榊涼介「ガンパレード・マーチ2K 北海道独立 2」電撃文庫
「原さん、それじゃ足りん。靴下をはかせないと凍傷に……狩谷、俺のポシェットにピンク色のヒヨコマークが付いたソックスがある。それを履かせないと彼女は死ぬ」
どんな本?
2000年9月28日発売の SONY PlayStation 用ゲーム「高機動幻想ガンパレード・マーチ」のノベライズ。2001年12月の「5121小隊の日常」から始まったシリーズは根強い人気を誇り、10年近く続き今作で27冊目(ガンパレード・オーケストラを入れると30冊目)となる。
さすがにこれだけ続くとお話もゲームから離れ、ゲームの舞台は熊本限定だったのが、今作では北海道が主な舞台となる。登場人物も小説独自の人物が増えてきた。ゲームに登場する5121小隊の学兵達も濃ゆい性格の人物が多いが、今作ではおぢさん・おばさんが若者に負けじとスポットを攫う。
いつ出たの?分量は?読みやすい?
2011年3月10日初版発行。文庫本で縦一段組み約280頁。8ポイント42字×17行×280頁=199920字、400字詰め原稿用紙で約500枚。なんと前作と測ったようにほぼ同じ分量。前巻に続き、今巻も解説もあとがきもなし。それだけならともかく、挿絵もないというのは、ライトノベル的にどうなんだろ。その代わり、29頁の特別短編「片岡歳三の受難と幸福」を収録している。文章は文句なしに読みやすい。ただ、前巻に比べユーモラスなシーンが多いためか、やや登場人物の口調のクセが強くなっている。

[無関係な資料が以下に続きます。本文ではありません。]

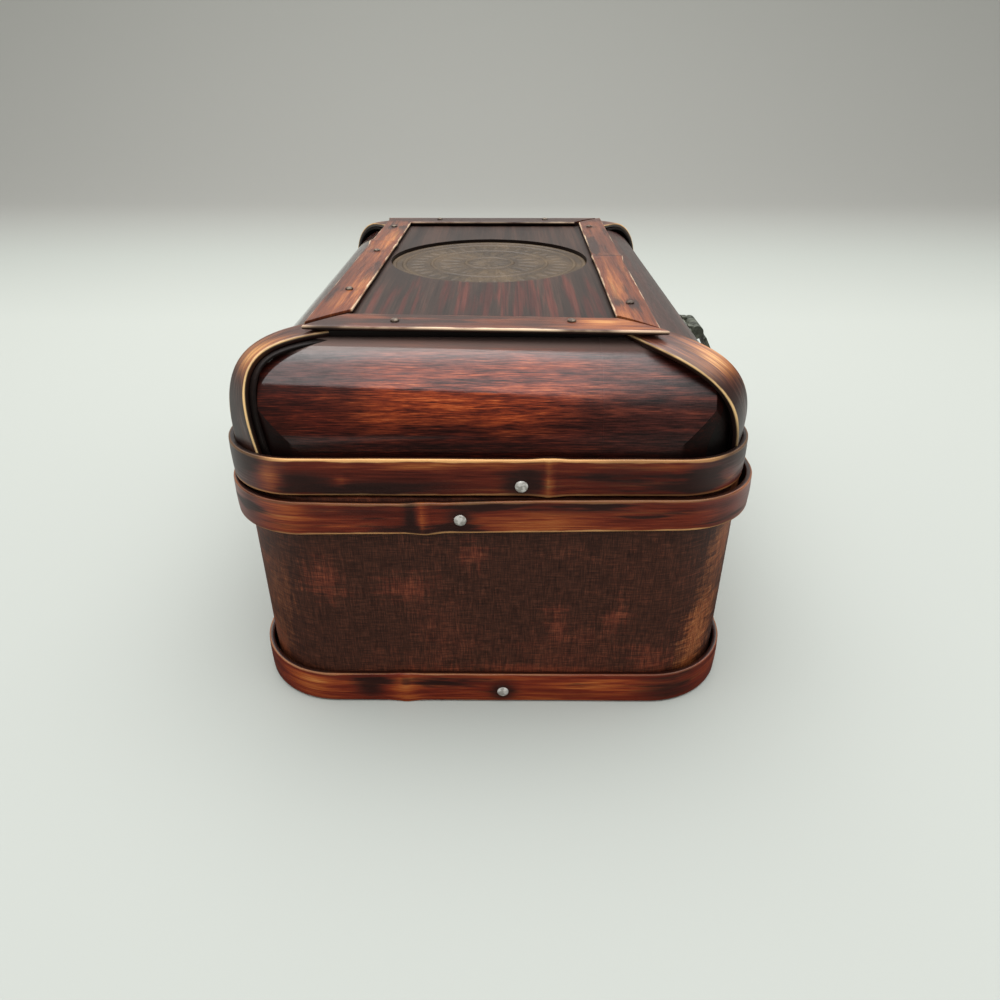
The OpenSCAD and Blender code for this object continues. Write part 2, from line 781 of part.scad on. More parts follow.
module hasp_plate_pins() {
    color("#8b8a80") small_screws(hasp_pin_spots, plate_t);
}

module hasp_pin() {
    color("#5a5c52") translate([-tongue_w / 2, hasp_y, hasp_z])
        rotate([0, 90, 0]) cylinder(r = hasp_pin_r, h = tongue_w);
}

// The tongue hangs from its knuckle, turned out to its unlatched angle
module hasp_tongue() {
    face_y = -hasp_knuckle_r;
    color("#4f5348") translate([0, hasp_y, hasp_z]) rotate([-tongue_rest, 0, 0])
        difference() {
            union() {
                translate([-hasp_mid_l / 2, 0, 0]) rotate([0, 90, 0])
                    cylinder(r = hasp_knuckle_r, h = hasp_mid_l);
                translate([-hasp_mid_l / 2, face_y, -hasp_knuckle_r - 1.4])
                    cube([hasp_mid_l, tongue_t, hasp_knuckle_r + 1.4]);
                translate([0, face_y + tongue_t, 0]) rotate([90, 0, 0]) linear_extrude(tongue_t)
                    union() {
                        translate([-tongue_w / 2, -tongue_l])
                            square([tongue_w, tongue_l - hasp_knuckle_r - 1.2]);
                        translate([0, -tongue_l]) circle(d = tongue_w, $fn = 96);
                    }
            }
            pin_bore(hasp_pin_r + pin_fit, hasp_mid_l, 0, 0);
            translate([0, 0, -slot_drop]) rotate([90, 0, 0]) linear_extrude(20, center = true)
                union() {
                    square([slot_w, slot_l - slot_w], center = true);
                    for (y = [-1, 1]) translate([0, y * (slot_l - slot_w) / 2])
                        circle(d = slot_w);
                }
        }
}

base_wall();
base_floor();
bottom_band();
base_rim_band();
bottom_band_nails();
base_rim_nails();
hinge_base_leaves();
hinge_base_screws();
hinge_pins();
staple_plate();
staple_plate_pins();
staple();
lid_collar();
lid_front_panel();
lid_back_panel();
lid_left_panel();
lid_right_panel();
lid_corner_blocks();
lid_core_board();
lid_top_board();
medallion();
lid_rim_band();
lid_rim_nails();
hip_strip_front_left();
hip_strip_front_right();
hip_strip_back_left();
hip_strip_back_right();
frame_front_strip();
frame_back_strip();
frame_left_strip();
frame_right_strip();
frame_nails();
hinge_lid_leaves();
hinge_lid_screws();
hasp_plate();
hasp_plate_pins();
hasp_pin();
hasp_tongue();
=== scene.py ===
"""Dressing of a hinged ditty box: lacquered veneer bound with scorched and bent bamboo strips."""
import math
from functools import partial

import bmesh
import bpy
import numpy as np
from mathutils import Matrix, Vector, noise


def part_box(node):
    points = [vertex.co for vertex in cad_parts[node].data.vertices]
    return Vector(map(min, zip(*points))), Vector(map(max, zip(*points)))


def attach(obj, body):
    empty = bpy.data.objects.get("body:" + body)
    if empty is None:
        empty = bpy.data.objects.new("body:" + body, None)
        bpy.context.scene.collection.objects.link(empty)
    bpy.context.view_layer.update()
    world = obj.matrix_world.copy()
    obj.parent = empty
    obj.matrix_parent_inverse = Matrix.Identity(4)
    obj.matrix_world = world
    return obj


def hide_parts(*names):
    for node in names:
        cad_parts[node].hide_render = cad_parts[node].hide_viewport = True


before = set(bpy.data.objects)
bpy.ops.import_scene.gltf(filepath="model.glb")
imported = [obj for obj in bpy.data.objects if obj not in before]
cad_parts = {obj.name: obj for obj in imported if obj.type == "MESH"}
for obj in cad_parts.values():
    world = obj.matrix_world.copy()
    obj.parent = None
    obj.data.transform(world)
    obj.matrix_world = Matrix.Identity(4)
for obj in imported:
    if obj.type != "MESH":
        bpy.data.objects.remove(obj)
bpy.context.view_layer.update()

MM = 0.001

# The photograph's frame and lens
PHOTO_PIXELS = 1000
FOCAL_PIXELS = 735
SENSOR_MM = 36
CAMERA_PLACE = (-316.5 * MM, -3.9 * MM, 194.2 * MM)
CAMERA_DOWN_DEG = 30.2
CAMERA_YAW_DEG = 0.37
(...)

これだけシリーズが続くと登場人物も相当に増えてる上に、表紙の萌を見れば明らかなように、ゲームの登場人物にも小説独自の属性が付与されている。読み始める人は、素直に「5121小隊の日常」から読み始めましょう。短編集だし、とっつき易いです。
どんなお話?
北海道に逃れた樺山は、知事の小笠原に北海道共和国独立を唆す。北海道への強行偵察で上陸した舞と速見は、雪中の逃避行を余儀なくされる。相変わらずの戦争後遺症に悩む森と滝川。その頃、少しづつ心を開き始めた香澄に、ハンターの魔の手が伸びつつあった。はたして狩谷は彼女を守れるのか。
感想は?
吉良潤イチ押し。前巻では小笠原の添え物のような扱いで、オフィシャルな顔しか見せなかった彼女、今作では大胆な活躍を見せ、心地よい啖呵を切ります。いやあ、クールで毒舌な知的美人っていいよね。藤代さんが成長したら、ああなるのかなあ。次巻では是非口絵をお願いします。

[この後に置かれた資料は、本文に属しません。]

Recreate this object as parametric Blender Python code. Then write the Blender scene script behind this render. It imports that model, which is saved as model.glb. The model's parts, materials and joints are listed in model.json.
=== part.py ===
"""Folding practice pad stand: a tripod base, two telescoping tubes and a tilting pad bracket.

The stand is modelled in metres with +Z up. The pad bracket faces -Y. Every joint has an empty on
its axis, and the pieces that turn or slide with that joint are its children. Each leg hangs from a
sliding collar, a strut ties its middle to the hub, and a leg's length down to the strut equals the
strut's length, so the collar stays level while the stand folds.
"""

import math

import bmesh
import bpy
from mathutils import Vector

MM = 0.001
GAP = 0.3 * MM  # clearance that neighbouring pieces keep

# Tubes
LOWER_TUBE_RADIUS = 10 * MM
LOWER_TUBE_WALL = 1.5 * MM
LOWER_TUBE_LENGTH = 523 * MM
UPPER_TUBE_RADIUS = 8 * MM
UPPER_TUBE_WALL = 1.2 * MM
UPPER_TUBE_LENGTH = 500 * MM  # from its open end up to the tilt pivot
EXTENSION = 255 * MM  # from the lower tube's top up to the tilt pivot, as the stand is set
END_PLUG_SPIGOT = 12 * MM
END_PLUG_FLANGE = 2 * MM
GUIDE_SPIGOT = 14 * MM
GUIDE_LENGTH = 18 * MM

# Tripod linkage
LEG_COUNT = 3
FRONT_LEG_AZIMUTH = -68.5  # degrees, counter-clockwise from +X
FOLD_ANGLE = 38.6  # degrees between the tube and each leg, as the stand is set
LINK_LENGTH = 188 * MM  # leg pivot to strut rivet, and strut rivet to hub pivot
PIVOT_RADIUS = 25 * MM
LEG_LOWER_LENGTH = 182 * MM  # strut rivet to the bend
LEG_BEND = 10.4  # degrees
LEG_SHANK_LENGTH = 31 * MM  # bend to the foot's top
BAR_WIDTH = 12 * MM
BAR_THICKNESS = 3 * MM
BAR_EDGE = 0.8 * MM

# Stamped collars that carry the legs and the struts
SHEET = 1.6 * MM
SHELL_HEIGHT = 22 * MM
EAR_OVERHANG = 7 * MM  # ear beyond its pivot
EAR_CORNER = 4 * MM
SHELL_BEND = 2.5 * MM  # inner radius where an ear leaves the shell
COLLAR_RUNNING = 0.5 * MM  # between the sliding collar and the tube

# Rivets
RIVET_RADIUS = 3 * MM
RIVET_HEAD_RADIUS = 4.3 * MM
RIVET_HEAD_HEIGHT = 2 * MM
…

そんな彼女に救いの手を差し伸べるのが、実に趣味の悪いアレで…。某氏の疫病は相当に感染力が強いらしく、組織のアチコチに浸透している模様。そりゃ警戒するわなあ。敵も己の目を疑うだろうから、多少は時間稼ぎになるだろうけど。
ここ暫くメインヒロインの座が危うくなっていた舞、今作では見せ場が結構あります。ガンパレード・オーケストラ緑の章でもヤられていた舞、今作ではやっと運命の恋人と出会えた模様。しかしあのツケの回し方は、原の教育の成果と言っていいのかな。滝川と森に対抗意識を燃やしているけど、ソレは…まあ、いっか。
話が盛り上がってくるとしゃしゃり出てくる変態短ズボン。今回もどこからか騒ぎを聞きつけて、勝手にもぐりこんできます。なんだかんだ言いつつ、奴が出てくると一気に雰囲気が明るくなるんで、実はムードメーカーとして欠かせない人材なのかも。本人は必死に否定するだろうけど。しかし生徒会長閣下も懐が深い。やや線が細い感のある息子の教材としては、それなりに役に立つとでも思ってるのかしらん。
暗い予感の話が続く本編に対し、末尾の特別短編「片岡歳三の受難と幸福」は温かい後味の掌編。浅井総合研究所の内幕が少しだけ覗けます。つか浅井、「ひどい男だね」とか言ってないで止めろよw しかし、そういう所でそういう風に職能を活かしますか。これだから軍人上がりは。
全般的に、今まで暗い雰囲気が続いていたのが、今巻ではユーモラスな場面が多く、シリーズ開始当初の感触が戻ってきた模様。特別短編も読後感が爽やかだし、今後もこんな風に短編を挟んでくれると嬉しいなあ。矢吹家の一日とか。